# Best brush killer



## dasocie (Mar 10, 2020)

Looking for the best bang for your buck brush killer. I have a ton of vines and weeds throughout a wooded lot that I can trying to kill off. I don't mind if it will take some time or a few applications but wanted to see what you guys thought was the best.

Couple things to note - I am in coastal NC and I don't plan on planting grass for at least a year so the stronger the better. I plan on using a sprayer for the applications.

From my basic searching I am seeing Glyphosate, 2,4-D, pramitol, Razor Burn, lesco prosecutor, etc.

Any recommendations?


----------



## SCGrassMan (Dec 17, 2017)

Crosscut. 2,4D and Glyphosphate only kill leaves. Crosscut has Troiclopyr.


----------



## uts (Jul 8, 2019)

Take a look at 3m rm43.


----------



## superkaz661 (Apr 19, 2019)

SCGrassMan said:


> Crosscut. 2,4D and Glyphosphate only kill leaves. Crosscut has Troiclopyr.

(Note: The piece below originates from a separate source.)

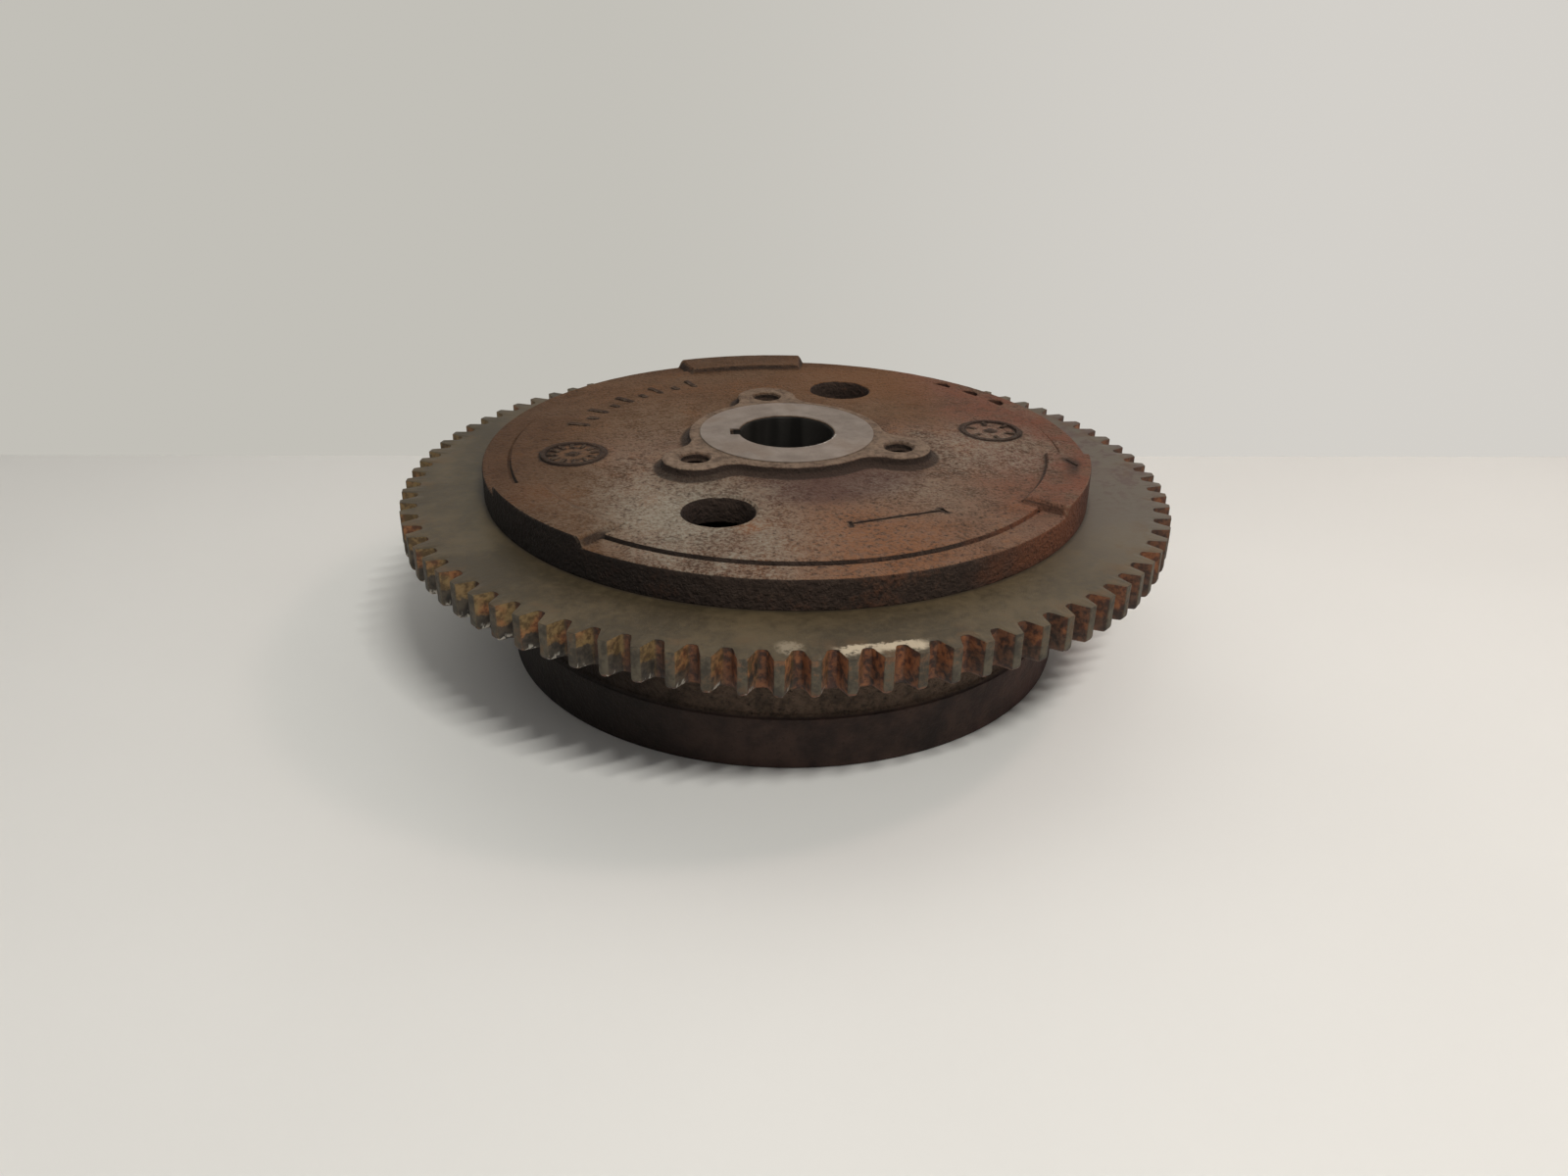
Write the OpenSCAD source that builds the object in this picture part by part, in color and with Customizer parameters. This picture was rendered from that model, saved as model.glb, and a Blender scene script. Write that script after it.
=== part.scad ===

I second triclopyr. I use crossbow, which is high concentration triclopyr (16%) and 2 4d.


----------



## SCGrassMan (Dec 17, 2017)

superkaz661 said:


> SCGrassMan said:
> 
> 
> > Crosscut. 2,4D and Glyphosphate only kill leaves. Crosscut has Troiclopyr.
> ...


I think Crosscut might be the store brand of that, because that's what it has in it. And boy does it smell good - you know it's something that's gonna do work when you put it out


----------